Did I mention the bugs around here? They are BIG down south. Especially their bumble bees. They sound like freakin' B-52 bombers when they fly by you, and they're almost as big! They would bounce off our large side mirrors on the truck (about 18 inches long). I'd hear, "Bing!" Every once in awhile one would bounce into the truck. They'd only be stunned momentarily. I heard a bing! felt something hit me in the chest, I let out a yelp and started freaking out. I looked at my feet and found what looked like a lighting bug on steroids! He was about 5 times the width of a normal size lighting bug. I had to be brave and kill him because Jim was driving. It was not pretty.
Sometimes Jim and I would get confused after we'd turn into one of the scenic areas. We'd pull out and couldn't remember if we were heading north or south. Because of our mistake and we had to turn around, we were able to have our lunch at a beautiful location - a nice picnic area overlooking Lake Pickwick. A cool breeze coming off the water blew the humidity away and the big bugs! This is the John Coffee Memorial Bridge over Lake Pickwick.
Our last stop on the Trace was at the Double Arch Bridge. We pulled off there so I could take pictures.
A car pulled up with a Hispanic girl all dressed up, along with her friends. I think they might have been celebrating her 15th birthday, or Mexican Quinceañera. I thought it was cute how she stood on the bridge and waved to the cars passing underneath.
There were so many motorcyclists on the Trace. It's a beautiful road for that purpose. Jim and I had just gotten back into the truck when I saw this couple getting ready to leave on their motorcycle. I quick snapped pictures from my seat, across Jim, through his window. I call this one "Tough Love". You'll see why.

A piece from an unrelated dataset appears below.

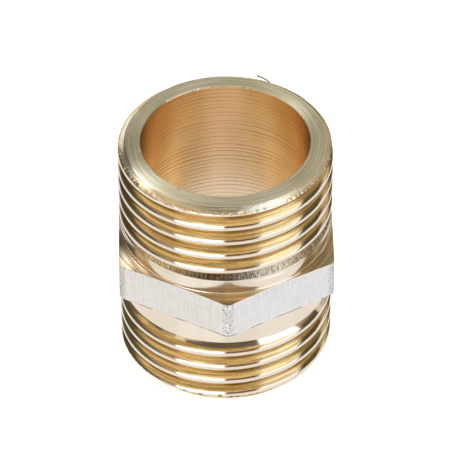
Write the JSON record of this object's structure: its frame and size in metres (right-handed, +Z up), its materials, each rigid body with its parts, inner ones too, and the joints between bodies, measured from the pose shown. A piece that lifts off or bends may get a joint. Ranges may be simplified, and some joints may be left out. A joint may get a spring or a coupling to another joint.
{
  "type": "hex nipple",
  "caption": "Straight hex nipple: a short tube with an outside parallel pipe thread on each end, a hexagonal spanner collar between them and a plain bore through.",
  "frame": {"origin": "centre of the lower end face, on the bore's axis", "axes": "+Z up the bore's axis, from the lower end face to the upper one; a corner of the hexagon points to -Y and two flats face +X and -X"},
  "size_m": [0.021, 0.024, 0.0256],
  "materials": {
    "turned_brass": "bright turned brass with fine tool rings",
    "silver_flats": "silver-white satin skin of the drawn hexagon bar"
  },
  "bodies": {
    "root": {"upper_threaded_end": "turned_brass", "hex_collar": "silver_flats", "lower_threaded_end": "turned_brass"}
  },
  "joints": []
}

Well, we did it. We drove all 440 miles of the Trace and enjoyed every minute of it. We think we might just come back down this way on our way to Arizona in the fall, but visit the outlying cities. All in all, it was a wonderful trip, and we'd recommend it to anyone. Thanks to our friends Norma and Larry for telling us about the Natchez Trace in the first place. Did you plan our next trip?